De bon matin, les moutons ont été égorgés suivant le rite approprié. Ils sont prêts, vidés, dépouillés et embrochés tels des poulets sur de grandes perches de bois. A quelque distance, un grand feu de branchages est alimenté en permanence par une petite équipe. Il faudra beaucoup de braise pour mener à bien la cuisson des moutons : le méchoui se prépare.


Quelques heures à tourner ces perches vont être nécessaires pour griller les bêtes comme il convient. Un pinceau, fait de la laine des moutons, et manié avec grand soin, imprègne cette viande d’huile et d’épices juste à l’endroit nécessaire et au moment convenable. Ce sera succulent.

Tout se passe dans le calme et la bonne humeur, j’allais dire la paix. Une bonne odeur se répand en même temps que la fumée, créant dans tout l’espace une ambiance douce et
feutrée. L’été indien en quelque sorte… Un lieu de palabres, de rencontres et de convivialité, hors du temps. J’observe les visages. Ils sont presque joyeux, en tout cas sans agressivité. Tous profitent du moment présent.

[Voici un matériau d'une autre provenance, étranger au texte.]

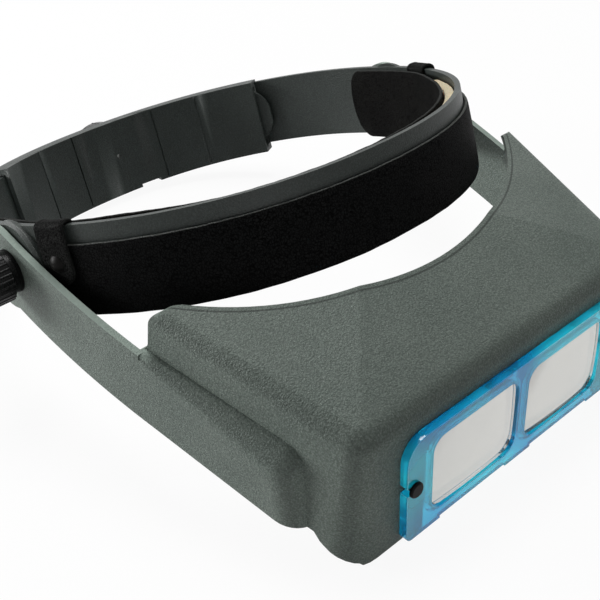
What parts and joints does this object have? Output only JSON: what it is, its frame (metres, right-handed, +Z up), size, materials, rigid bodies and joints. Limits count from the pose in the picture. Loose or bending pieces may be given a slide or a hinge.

« Tu ne trouves pas, me dit mon ami M… ,que tous ces pauvres bougres sont « de notre côté » par obligation plus que par choix ? Ils ont trop parlé avec cette putain de « Gégène » et choisi la tranquillité du moment. Ils ont ainsi trahi leur pays, qui sera bien indépendant tôt ou tard.

- Pour moi, lui répond J…, oui, ils trahissent toujours quelqu’un : soit les Français quand ils renseignent ou accueillent les fellaghas, soit ces derniers quand ils le font pour les Français.

- Eh bien oui !C’est une situation impossible. Ces braves gens sont les victimes d’évènements qui les dépassent. Victimes de notre colonialisme qui au fond ne les dérange pas outre mesure. L’essentiel pour eux étant d’assurer leur survie quotidienne… »

Chacun eut sa part du festin. Il dura une grande partie de l’après-midi. Quelques petits malins auront très discrètement accompagné ce fameux mouton du cru d’un super Mascara du cru lui aussi ! Petits bonheurs fugitifs.

Pourtant, des tâches pénibles m’attendent encore, qui vont être en contradiction totale avec les instants paisibles que je viens de vivre.